**Written request**
For the listing below, give the count of lines containing the string "slide" and nothing else.

**Recorded information**

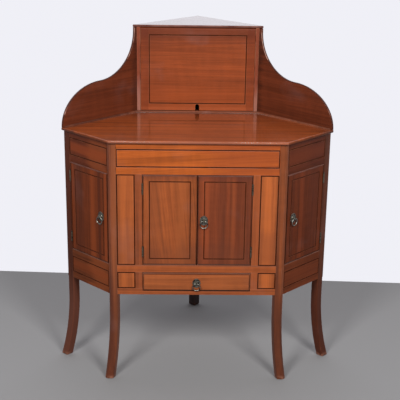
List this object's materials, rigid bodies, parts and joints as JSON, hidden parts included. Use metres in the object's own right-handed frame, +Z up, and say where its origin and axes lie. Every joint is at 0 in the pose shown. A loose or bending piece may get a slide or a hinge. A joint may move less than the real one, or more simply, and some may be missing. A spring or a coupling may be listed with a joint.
{
  "type": "corner washstand",
  "caption": "Corner washstand with canted sides, hinged doors, a drawer, ring pulls, shaped galleries and a small flap-fronted cupboard under a triangular board.",
  "frame": {"origin": "on the floor, in the middle of the object's width and depth", "axes": "+Z up, -Y towards the front doors, +X to the right of someone facing the front; the room corner is at +Y"},
  "size_m": [0.9668, 0.6461, 1.162],
  "materials": {
    "mahogany": "orange-brown polished mahogany, worn",
    "dark_mahogany": "dark polished mahogany, worn",
    "post_mahogany": "reddish polished mahogany, scuffed at the feet",
    "polished_mahogany": "glossy polished mahogany with rubbed edges",
    "secondary_wood": "dry unpolished softwood and oak",
    "trim_wood": "polished with rubbed high edges",
    "dark_stringing": "dark stained line, flush",
    "aged_brass": "aged, grey-green in the recesses"
  },
  "bodies": {
    "carcass": {"back_board_left": "secondary_wood", "back_board_right": "secondary_wood", "back_post": "secondary_wood", "bottom_board": "secondary_wood", "cupboard_floor": "secondary_wood", "door_stops": "secondary_wood", "drawer_runners": "secondary_wood", "foot_beads": "trim_wood", "frame_hinge_leaves": "aged_brass", "frame_stringing": "dark_stringing", "front_bottom_rail": "mahogany", "front_infill_panels": "mahogany", "front_middle_rail": "mahogany", "front_post_left": "post_mahogany", "front_post_right": "post_mahogany", "front_stiles": "mahogany", "front_top_rail": "mahogany", "gallery_left": "dark_mahogany", "gallery_right": "dark_mahogany", "glue_blocks": "secondary_wood", "hinge_pins": "aged_brass", "main_top": "polished_mahogany", "outer_post_left": "post_mahogany", "outer_post_right": "post_mahogany", "partitions": "secondary_wood", "side_lower_panel_left": "dark_mahogany", "side_lower_panel_right": "dark_mahogany", "side_top_rail_left": "dark_mahogany", "side_top_rail_right": "dark_mahogany", "upper_board": "polished_mahogany", "upper_stiles": "mahogany"},
    "front_door_left": {"front_door_left_board": "mahogany", "front_door_trim_left": "trim_wood", "front_door_hinge_leaves_left": "aged_brass"},
    "front_door_right": {"front_door_right_board": "mahogany", "front_door_trim_right": "trim_wood", "front_door_hinge_leaves_right": "aged_brass", "front_door_right_pull_plate": "aged_brass"},
    "side_door_left": {"side_door_board_left": "dark_mahogany", "side_door_trim_left": "trim_wood", "side_door_hinge_leaves_left": "aged_brass", "side_door_pull_plate_left": "aged_brass"},
    "side_door_right": {"side_door_board_right": "dark_mahogany", "side_door_trim_right": "trim_wood", "side_door_hinge_leaves_right": "aged_brass", "side_door_pull_plate_right": "aged_brass"},
    "drawer": {"drawer_front": "mahogany", "drawer_cockbead": "trim_wood", "drawer_sides": "secondary_wood", "drawer_back": "secondary_wood", "drawer_bottom": "secondary_wood", "drawer_pull_plate": "aged_brass"},
    "flap": {"flap_board": "mahogany", "flap_stringing": "dark_stringing", "flap_pins": "aged_brass"},
    "front_door_ring": {"front_door_right_pull_ring": "aged_brass"},
    "drawer_ring": {"drawer_pull_ring": "aged_brass"},
    "side_door_left_ring": {"side_door_pull_ring_left": "aged_brass"},
    "side_door_right_ring": {"side_door_pull_ring_right": "aged_brass"}
  },
  "joints": [
    {"name": "front_door_left_hinge", "type": "hinge", "parent": "carcass", "child": "front_door_left", "pos_m": [-0.18149, -0.29667, 0.57549], "axis": [0, 0, -1], "range_deg": [0, 150]},
    {"name": "front_door_right_hinge", "type": "hinge", "parent": "carcass", "child": "front_door_right", "pos_m": [0.18149, -0.29667, 0.57549], "axis": [0, 0, 1], "range_deg": [0, 150]},
    {"name": "side_door_left_hinge", "type": "hinge", "parent": "carcass", "child": "side_door_left", "pos_m": [-0.43317, -0.152, 0.57549], "axis": [0, 0, -1], "range_deg": [0, 90]},
    {"name": "side_door_right_hinge", "type": "hinge", "parent": "carcass", "child": "side_door_right", "pos_m": [0.43317, -0.152, 0.57549], "axis": [0, 0, 1], "range_deg": [0, 90]},
    {"name": "drawer_slide", "type": "slide", "parent": "carcass", "child": "drawer", "axis": [0, -1, 0], "range_m": [0, 0.3]},
    {"name": "flap_pivot", "type": "hinge", "parent": "carcass", "child": "flap", "pos_m": [0, 0.10246, 1.1465], "axis": [-1, 0, 0], "range_deg": [0, 90]},
    {"name": "front_door_ring_pivot", "type": "hinge", "parent": "front_door_right", "child": "front_door_ring", "pos_m": [0.0221, -0.30347, 0.57709], "axis": [-1, 0, 0], "range_deg": [-10, 165]},
    {"name": "drawer_ring_pivot", "type": "hinge", "parent": "drawer", "child": "drawer_ring", "pos_m": [0, -0.30347, 0.35145], "axis": [-1, 0, 0], "range_deg": [-10, 165]},
    {"name": "side_door_left_ring_pivot", "type": "hinge", "parent": "side_door_left", "child": "side_door_left_ring", "pos_m": [-0.32689, -0.26789, 0.57709], "axis": [-0.7071, 0.7071, 0], "range_deg": [-10, 165]},
    {"name": "side_door_right_ring_pivot", "type": "hinge", "parent": "side_door_right", "child": "side_door_right_ring", "pos_m": [0.32689, -0.26789, 0.57709], "axis": [-0.7071, -0.7071, 0], "range_deg": [-10, 165]}
  ]
}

**Result for this exercise**
2